Tangshan Earthquake, SARS, and Coronavirus Epidemic
(Minghui.org) Among all the earthquakes in the 20th Century, the one in Tangshan, China on July 28, 1976, was probably the most devastating with a death toll of about 240,000 people. Its M7.8 magnitude, however, makes it only the 18th largest earthquake in the century.
Natural Disaster vs. Human Error
No warning was issued to the public prior to the Tangshan earthquake. In fact, when a nationwide earthquake prevention conference took place in Tangshan just two weeks earlier on July 14, numerous attempts by experts to report their findings of an upcoming earthquake in Tangshan were suppressed for political reasons, citing the city’s close distance to Beijing.
Wang Chengmin was a young scientist from National Earthquake Administration. After he was barred from announcing the warning at the plenary session of the conference, he took a risk and shared his findings during small-group discussion sessions in the evening of July 17 and 18. “An earthquake of M5 or higher is predicted in the area of Tangshan City and Luan County between July 22 and August 5,” he told other attendees.
A delegate from Qinglong County, Hebei Province, heard this and reported it to his local officials, who quickly notified everyone in the county.
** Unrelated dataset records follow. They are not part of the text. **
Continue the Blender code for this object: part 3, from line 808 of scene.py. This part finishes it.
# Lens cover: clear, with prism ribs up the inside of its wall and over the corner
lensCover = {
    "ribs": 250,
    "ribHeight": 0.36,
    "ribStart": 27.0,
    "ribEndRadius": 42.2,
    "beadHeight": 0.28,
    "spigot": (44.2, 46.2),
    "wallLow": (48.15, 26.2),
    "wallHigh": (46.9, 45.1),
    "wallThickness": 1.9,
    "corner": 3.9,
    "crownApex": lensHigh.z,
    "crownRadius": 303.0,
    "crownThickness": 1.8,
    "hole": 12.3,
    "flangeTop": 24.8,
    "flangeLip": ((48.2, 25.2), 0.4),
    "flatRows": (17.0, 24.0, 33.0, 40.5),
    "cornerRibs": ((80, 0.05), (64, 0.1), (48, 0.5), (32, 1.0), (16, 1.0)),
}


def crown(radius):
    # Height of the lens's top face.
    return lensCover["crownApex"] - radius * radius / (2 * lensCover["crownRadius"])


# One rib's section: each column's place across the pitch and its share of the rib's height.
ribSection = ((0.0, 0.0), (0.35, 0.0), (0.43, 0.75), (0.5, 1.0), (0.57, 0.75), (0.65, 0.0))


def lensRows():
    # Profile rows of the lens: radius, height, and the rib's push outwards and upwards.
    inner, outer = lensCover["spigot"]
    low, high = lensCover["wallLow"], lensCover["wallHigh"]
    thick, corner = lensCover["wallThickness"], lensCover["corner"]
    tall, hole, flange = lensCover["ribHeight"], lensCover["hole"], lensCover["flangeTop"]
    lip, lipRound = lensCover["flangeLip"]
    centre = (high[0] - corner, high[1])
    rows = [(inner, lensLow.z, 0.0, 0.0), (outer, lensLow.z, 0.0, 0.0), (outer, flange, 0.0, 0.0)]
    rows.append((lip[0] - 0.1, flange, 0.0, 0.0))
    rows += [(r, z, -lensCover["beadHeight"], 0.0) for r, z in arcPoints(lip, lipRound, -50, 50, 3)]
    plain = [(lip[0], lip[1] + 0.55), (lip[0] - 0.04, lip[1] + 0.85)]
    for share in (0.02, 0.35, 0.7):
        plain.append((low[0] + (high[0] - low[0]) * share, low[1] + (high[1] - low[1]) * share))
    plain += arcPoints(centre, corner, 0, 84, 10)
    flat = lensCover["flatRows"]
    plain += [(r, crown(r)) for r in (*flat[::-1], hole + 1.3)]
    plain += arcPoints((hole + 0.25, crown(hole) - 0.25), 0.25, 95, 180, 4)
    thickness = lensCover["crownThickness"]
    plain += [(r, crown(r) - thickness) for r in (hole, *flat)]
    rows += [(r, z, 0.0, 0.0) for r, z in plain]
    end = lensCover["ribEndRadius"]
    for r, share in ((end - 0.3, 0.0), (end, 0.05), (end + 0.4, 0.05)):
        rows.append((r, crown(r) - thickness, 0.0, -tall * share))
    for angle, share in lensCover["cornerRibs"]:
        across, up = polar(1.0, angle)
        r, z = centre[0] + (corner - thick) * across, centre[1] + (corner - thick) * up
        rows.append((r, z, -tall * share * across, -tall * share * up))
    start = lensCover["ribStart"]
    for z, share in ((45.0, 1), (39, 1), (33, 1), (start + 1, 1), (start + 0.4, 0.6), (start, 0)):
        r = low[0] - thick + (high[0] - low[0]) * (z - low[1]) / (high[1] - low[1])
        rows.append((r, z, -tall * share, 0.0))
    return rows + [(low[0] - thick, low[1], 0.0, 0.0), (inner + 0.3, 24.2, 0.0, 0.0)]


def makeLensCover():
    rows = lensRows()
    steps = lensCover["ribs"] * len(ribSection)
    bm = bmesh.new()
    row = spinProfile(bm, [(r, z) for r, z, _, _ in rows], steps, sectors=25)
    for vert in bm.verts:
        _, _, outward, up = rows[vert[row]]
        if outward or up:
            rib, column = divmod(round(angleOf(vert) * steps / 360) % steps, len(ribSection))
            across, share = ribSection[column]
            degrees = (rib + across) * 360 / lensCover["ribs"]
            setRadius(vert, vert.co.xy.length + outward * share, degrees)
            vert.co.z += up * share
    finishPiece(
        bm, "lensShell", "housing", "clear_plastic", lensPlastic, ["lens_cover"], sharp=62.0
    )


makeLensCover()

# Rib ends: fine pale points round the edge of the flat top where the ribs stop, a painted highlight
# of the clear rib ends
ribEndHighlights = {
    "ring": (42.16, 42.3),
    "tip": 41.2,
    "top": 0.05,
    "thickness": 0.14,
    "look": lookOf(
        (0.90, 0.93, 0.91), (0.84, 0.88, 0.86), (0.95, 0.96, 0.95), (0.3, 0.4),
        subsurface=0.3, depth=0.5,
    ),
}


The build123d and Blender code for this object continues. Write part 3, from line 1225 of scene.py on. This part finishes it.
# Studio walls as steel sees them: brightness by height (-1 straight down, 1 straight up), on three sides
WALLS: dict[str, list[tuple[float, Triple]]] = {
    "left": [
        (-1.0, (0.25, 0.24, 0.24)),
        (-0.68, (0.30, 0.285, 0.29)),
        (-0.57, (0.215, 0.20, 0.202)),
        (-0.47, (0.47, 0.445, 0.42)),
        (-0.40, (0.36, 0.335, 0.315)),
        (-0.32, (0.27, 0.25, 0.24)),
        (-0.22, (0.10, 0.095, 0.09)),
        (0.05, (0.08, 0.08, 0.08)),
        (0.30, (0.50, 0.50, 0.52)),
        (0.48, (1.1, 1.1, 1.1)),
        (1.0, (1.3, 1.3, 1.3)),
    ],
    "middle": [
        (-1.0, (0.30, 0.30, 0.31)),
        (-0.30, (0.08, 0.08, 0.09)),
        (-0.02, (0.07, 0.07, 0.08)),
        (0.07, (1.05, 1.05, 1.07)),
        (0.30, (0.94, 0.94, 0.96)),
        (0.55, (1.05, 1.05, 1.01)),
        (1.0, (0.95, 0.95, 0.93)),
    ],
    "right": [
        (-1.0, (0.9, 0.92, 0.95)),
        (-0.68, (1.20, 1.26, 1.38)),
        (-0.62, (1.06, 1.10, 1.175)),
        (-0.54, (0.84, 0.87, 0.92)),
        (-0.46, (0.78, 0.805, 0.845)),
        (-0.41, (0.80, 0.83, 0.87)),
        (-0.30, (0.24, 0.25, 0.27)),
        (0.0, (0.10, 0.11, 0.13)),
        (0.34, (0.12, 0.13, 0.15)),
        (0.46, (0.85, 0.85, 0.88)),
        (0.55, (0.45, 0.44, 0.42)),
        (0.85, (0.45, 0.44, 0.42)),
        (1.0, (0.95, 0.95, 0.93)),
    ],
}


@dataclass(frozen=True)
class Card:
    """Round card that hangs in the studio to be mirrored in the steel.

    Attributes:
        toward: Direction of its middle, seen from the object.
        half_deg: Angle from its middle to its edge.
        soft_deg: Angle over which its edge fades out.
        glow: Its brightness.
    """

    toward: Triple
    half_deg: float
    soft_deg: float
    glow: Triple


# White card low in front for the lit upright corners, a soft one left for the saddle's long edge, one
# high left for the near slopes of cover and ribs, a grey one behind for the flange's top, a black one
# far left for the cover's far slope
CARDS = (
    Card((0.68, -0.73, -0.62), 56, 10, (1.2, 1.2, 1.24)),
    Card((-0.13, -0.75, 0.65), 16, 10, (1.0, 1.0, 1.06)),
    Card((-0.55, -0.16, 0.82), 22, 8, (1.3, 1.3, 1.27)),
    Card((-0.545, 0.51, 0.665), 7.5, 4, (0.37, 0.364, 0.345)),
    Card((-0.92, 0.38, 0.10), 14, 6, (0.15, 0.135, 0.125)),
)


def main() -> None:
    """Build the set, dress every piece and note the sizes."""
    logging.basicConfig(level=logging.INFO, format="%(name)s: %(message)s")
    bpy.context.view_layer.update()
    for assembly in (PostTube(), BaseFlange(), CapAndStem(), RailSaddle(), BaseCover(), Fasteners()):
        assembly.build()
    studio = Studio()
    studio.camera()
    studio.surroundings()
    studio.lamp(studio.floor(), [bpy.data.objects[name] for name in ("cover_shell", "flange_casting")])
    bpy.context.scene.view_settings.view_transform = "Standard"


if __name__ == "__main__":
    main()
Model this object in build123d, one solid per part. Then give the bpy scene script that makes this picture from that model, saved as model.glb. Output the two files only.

When the earthquake hit on July 28, no one died in the county with a population of 400,000, although it was only about 115 km (71 miles) from Tangshan.
The miracle of Qinglong was documented by the United Nations as an example of disaster prevention, warning, and management.
The Qinglong miracle also debunked the Chinese Communist Party’s propaganda that the Tangshan earthquake was “sudden” and had no warning signs.
Liu Huaqing, a formal admiral of the People’s Liberation Army Navy (PLAN) in China, once said of the Tangshan earthquake, “This earthquake was a natural disaster, but its damage was aggravated by human mistakes.”
Whistleblowers Muffled in China
History is repeating itself in China. When the severe acute respiratory syndrome (SARS) broke out in China in 2003, Jiang Yanyong, retired chief of surgery at No. 301 military hospital in Beijing, disclosed the epidemic to the public. Although Jiang saved countless people and his quote of “a doctor who lies will cause deaths” was well cited, he was nonetheless suppressed by CCP officials and is still under house arrest today.
Similar incidents happened in the recent coronavirus outbreak. When Xiao Hui and Wang Heyan, two journalists from Caixin magazine, went to the epicenter of Wuhan to report on the epidemic, both were suppressed.
Xiao said that as she took a picture of Huanan Seafood Market, the source of the virus, on Chinese New Year’s Day (January 25), two days after the city of Wuhan was quarantined, four security officers immediately rushed to her. “No picture is allowed. Delete it now!” one of them yelled.
“Higher-ups told us to do this,” said another officer as he attempted to grab the camera, “A Japanese journalist was taken to a police station yesterday for taking pictures.”
Wang said she and her colleagues had contacted many physicians, hoping to find the scale of the epidemic. They were told that the Chinese Center for Disease Control and Prevention had barred physicians from being interviewed or discussing the epidemic with the public, even anonymously.
As of now, the coronavirus has spread to all provinces in China and over 10 countries.